Part of the problem is the reality of Reigns’s character. Yes, so much has been said about the character’s ego, disrespect, and abusive nature to his family members, but what rarely goes noticed is the fact that those kinds of characters can also become real annoying, real quick. Enter the fabled notion of “go away heat,” and Reigns isn’t not moving in that direction. We can love to hate the guy, hate to love the guy, or even hate to hate the guy, but at some point, the whole one-dimensional Demigod thing gets burdensome from a viewer’s standpoint. Yeah, yeah, yeah. We acknowledge you. It was fun the first 500 times you asked us to. Can we … I don’t know … do something else?

Such is why I don’t really care about Reigns still holding the Undisputed WWE Universal Championship. Without the title, how do they have a 1,000-day celebration? And without the 1,000-day celebration, how do we see Solo Sikoa pledge his allegiance to Reigns over his brothers? If what The Internet says is true, WWE kind of backed into Reigns holding both the Raw and Smackdown titles at the same time when all this started, and if that led to those belts being unified into one physical belt, which we saw for the first time last Friday, it probably makes the most sense that Reigns is the one to unveil that belt, no? (As an aside, I detest the notion of a “Raw” and “Smackdown” title – give me the Undisputed Universal Champion and the World Heavyweight Champion eight days a week over belts named after TV shows, but I digress).

It all adds up to the conclusion that not only are we seeing cracks in the Bloodline saga on television, but we’re also seeing those cracks in real life, as viewers viewing something that was once compelling TV and now is increasingly becoming less so.
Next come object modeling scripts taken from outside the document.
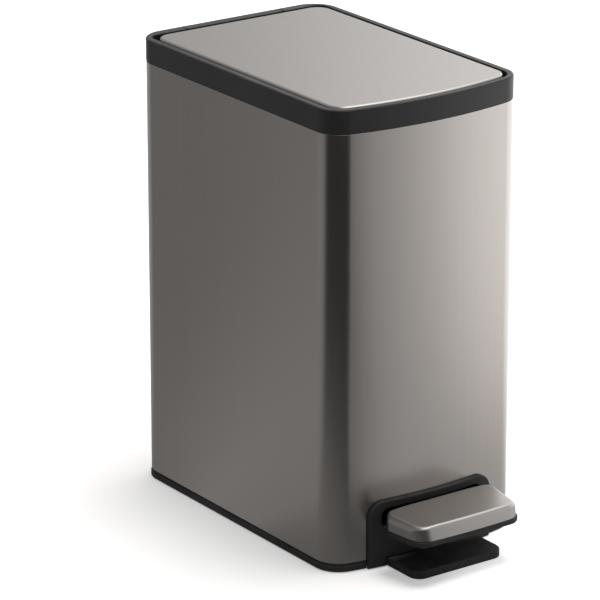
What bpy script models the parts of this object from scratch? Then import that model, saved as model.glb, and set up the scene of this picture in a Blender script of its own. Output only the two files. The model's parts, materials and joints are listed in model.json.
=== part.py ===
"""Slim pedal bin: brushed steel body, black rim and base, lid on a rear hinge.

The front is -Y, the floor is z = 0, and lengths are metres. Everything is modelled about
the plan centre of the body, and the whole bin is then moved so that the middle of its
footprint, pedal included, is the origin.
"""

from collections import namedtuple
from math import acos, asin, atan2, cos, hypot, pi, radians, sin, sqrt

import bmesh
import bpy
from mathutils import Vector

# Body and fits
BODY_WIDTH = 0.165
BODY_DEPTH = 0.252
BIN_HEIGHT = 0.3410
FRONT_CORNER_RADIUS = 0.0193
REAR_CORNER_RADIUS = 0.0201
FRONT_BOW = 0.0105
STEEL_THICKNESS = 0.0008
GAP = 0.0003
OVERRUN = 0.002
BLEND = 0.0005
MOTION_GAP = 0.0006

# Rim collar
RIM_HEIGHT = 0.0173
RIM_PROUD = 0.0002
RIM_SIDE_WIDTH = 0.0054
RIM_FRONT_WIDTH = 0.0040
RIM_REAR_WIDTH = 0.0082
RIM_HOLE_REAR_RADIUS = 0.0080
RIM_SKIRT_DEPTH = 0.0240
RIM_EDGE_RADIUS = 0.0014
RIM_INNER_CHAMFER = 0.0004
LEDGE_DROP = 0.0152
LEDGE_THICKNESS = 0.0025
LEDGE_WIDTH = 0.0101
LEDGE_BAR_WIDTH = 0.0040
LEDGE_CORNER_RADIUS = 0.0120
LEDGE_BAR_CORNER = 0.0015

# Hinge cover in the rear of the rim
COVER_WIDTH = 0.0860
COVER_HEIGHT = 0.0144
COVER_WALL = 0.0020

# Lid
LID_SIDE_GAP = 0.0023
LID_FRONT_GAP = 0.0027
LID_REAR_GAP = 0.0038
LID_FRONT_RADIUS = 0.0130
LID_REAR_RADIUS = 0.0120
LID_RISE = 0.0004
LID_EDGE_RADIUS = 0.0025
LID_SKIRT = 0.0115
LID_SHEET = 0.0008
LINER_DEPTH = 0.0136
LINER_FLOOR = 0.0023
LINER_WALL = 0.0020
LINER_EDGE_RADIUS = 0.0020
LID_OPEN_DEGREES = 78
BUMPER_RADIUS = 0.0022
BUMPER_SETBACK = 0.0270
BUMPER_REAR_SETBACK = 0.0250

# Hinge at the rear of the lid
HINGE_FROM_LID_REAR = 0.0080
HINGE_DEPTH = 0.0082
PIN_RADIUS = 0.0020
PIN_HEAD_RADIUS = 0.0034
PIN_HEAD_LENGTH = 0.0016
BARREL_RADIUS = 0.0043
BARREL_LENGTH = 0.0060
EAR_THICKNESS = 0.0020
EAR_INSIDE = 0.0375
EAR_SIDE_PLAY = 0.0010
EAR_FOOT_WIDTH = 0.0120
HINGE_ROOM = 0.0050
HINGE_CUT_SIDE = 0.0045
BRACKET_DROP = 0.0277
BRACKET_THICKNESS = 0.0020
BRACKET_HALF_WIDTH = 0.0400
BRACKET_BACK_HEIGHT = 0.0115
YOKE_THICKNESS = 0.0020
YOKE_REACH = 0.0360
YOKE_PLATE_END = 0.0110
LUG_RADIUS_ARM = 0.0180
LUG_TIP_RADIUS = 0.0020
LUG_HALF_WIDTH = 0.0040

# Base pan, feet and the foot plate under the pedal
BASE_TRIM_HEIGHT = 0.0065
BASE_TRIM_FACE = 0.0043
BASE_TRIM_PROUD = 0.0005
BASE_TRIM_STEP = 0.0002
BASE_NECK_INSET = 0.0006
BASE_LIFT = 0.0005
BASE_WALL = 0.0025
DECK_HEIGHT = 0.0545
DECK_THICKNESS = 0.0022
POST_RADIUS = 0.0075
SEAT_DEPTH = 0.0030
RUBBER_RADIUS = 0.0055
PLATE_HALF_WIDTH = 0.0392
PLATE_REACH = 0.0350
PLATE_HEIGHT = 0.0067
PLATE_CORNER_RADIUS = 0.0090
CROSSBAR_DEPTH = 0.0090
FRONT_PAD_RADIUS = 0.0060
FRONT_PAD_THICKNESS = 0.0022
FRONT_PAD_SETBACK = 0.0130

# Arched surround of the pedal opening
ARCH_HALF_WIDTH = 0.0540
ARCH_TOP = 0.0504
ARCH_RADIUS = 0.0125
ARCH_PROUD = 0.0030
ARCH_LAP = 0.0022
ARCH_DEPTH = 0.0075
WINDOW_HALF_WIDTH = 0.0440
WINDOW_TOP = 0.0448
WINDOW_SILL = 0.0306
WINDOW_RADIUS = 0.0060
NOTCH_HALF_WIDTH = 0.0200
NOTCH_SILL = 0.0120
LUG_INNER = 0.0240
LUG_OUTER = 0.0360
LUG_PLATE = 0.0030

# Bucket
BUCKET_CLEARANCE = 0.0008
BUCKET_LIP_WIDTH = 0.0017
BUCKET_LIP_HEIGHT = 0.0030
BUCKET_DRAFT = 0.0045
BUCKET_WALL = 0.0018
BUCKET_FLOOR = 0.0022
BUCKET_BELOW_LEDGE = 0.0005
GRIP_LENGTH = 0.0700
GRIP_HEIGHT = 0.0180
GRIP_DROP = 0.0250

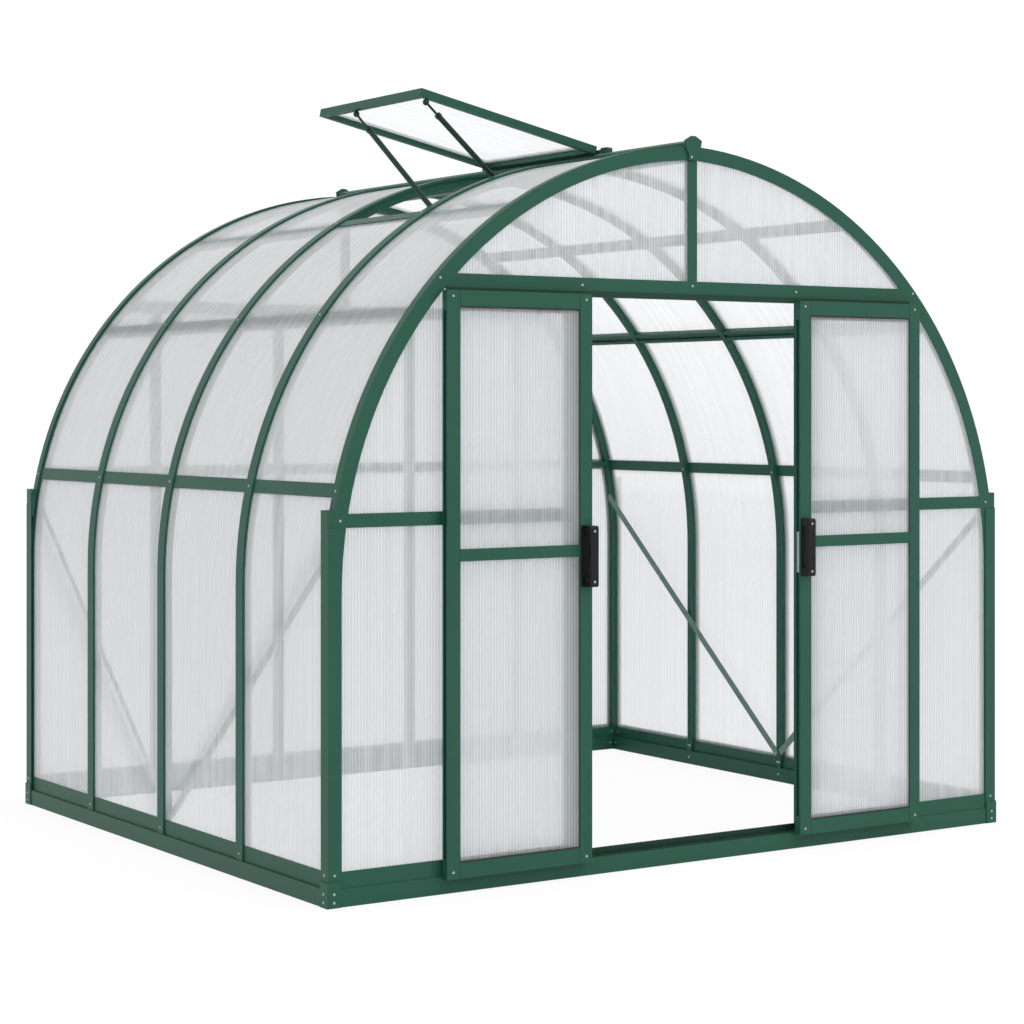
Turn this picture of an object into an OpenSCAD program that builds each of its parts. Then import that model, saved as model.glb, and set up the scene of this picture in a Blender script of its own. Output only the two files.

Can Roman Reigns and his cousins bring it back around and stick the landing? As we sit here in the beginning of June 2023, only time can answer that, but if they do, they’ll be defying the odds. Because for most fans of any dramatic medium, once you begin wondering if the story has gone on for just a beat too long (like, to be fair, most of my columns), your interest in the story at large begins to wane. Once the bottom of Jimmy Uso’s foot met Roman Reigns’s face, the countdown to those thoughts in my head sped up. Then, when Solo Sikoa’s taped-to-hell thumb connected with Jimmy Uso’s throat on SmackDown last week, that countdown landed at zero for this viewer.

That’s not to say whatever the Bloodline has in store won’t be objectively good moving forward, and it’s also not to say that I could be lured back in as that world turns; it’s just to say that for now, I can’t be the only one who’s doubly worried the conclusion to this years-long saga might ultimately taint how we view such a rich story as we reflect on it in a decade with the benefit of hindsight. Knowing exactly when to quit is mostly as hard as figuring out how to start. The Bloodline perfected the latter. It’s the former that’s in doubt now more than ever.

WE VALUE YOUR PRIVACY

Readers Comments (7)

  1. I’m a little weary of the bloodline saga too but based on last fridays ratings I may be in the minority

    • There are examples of shows that drew big ratings at times when they weren’t at their creative peak. Lost stands out as an example. It’s been a long time, but I believe they were still crushing from a ratings standpoint when they were running filler episodes. I personally don’t feel like we’re there with the Bloodline. I’m still enjoying the hell out of it. But I think it’s natural that they’ll start getting more pushback from viewers who want something new.

  2. Jason, thanks for ruining my day by bringing up Lost. I gave that show a season or two and I’ll never get that time back.

    • Sorry! I loved that show right up until the nonsensical ending. I even went to a movie theater airing of the producers talking about the show the night before the finale. I had every intention of going back and watching the series again with the perspective of knowing how it ended. The finale aired and I’ve never gone back and watched a single episode.

  3. I’ll continue the “lost” thread (sorry to Mr McGuire) but I just finished Mrs Davis (I believe from the people associated with Lost) and I highly recommend it. Also of course The Leftovers. Both shows seemed to be written with an actual end in mind

    Which loops BACK to the bloodline. This has been a wonderful tale but the people in charge really better have a worthy ending in mind (and not just be stringing us along). The NWO tanked fast when Sting didn’t end the story the way he should have and after that it just seemed like the whole show was on rinse and repeat for years.

  4. History has shown that certain wrestlers don’t need championships to be considered a main event. WWE had that cache with Roman, and could have continued the Bloodline story after he dropped the belts.
    I’m tired of WWE telling me what an impressive feat his reign has been. 1000+ days of never winning clean just adds to the tiresomeness of a story that’s become a slog.
    Maybe they want Main Event Jey Uso to defeat Roman, but, again, they should have pulled the trigger on that when they had the chance. Unfortunately for Jey, I think fans would rather see the title moved out of the Bloodline world.

  5. The other problem is now that even when Reigns does wrestle, every title defence ends with a ref bump and a cheap victory. That is totally at odds with the final boss character that Reigns portrays. It’s like WWE knew that creatively the time was right for Zayn and/or Cody but couldn’t bring themselves to make a change that might have pleased fans but not their Accountants. Whoever gets the belt now, it won’t be as good as it would have been had Cody or (especially) Sami won it.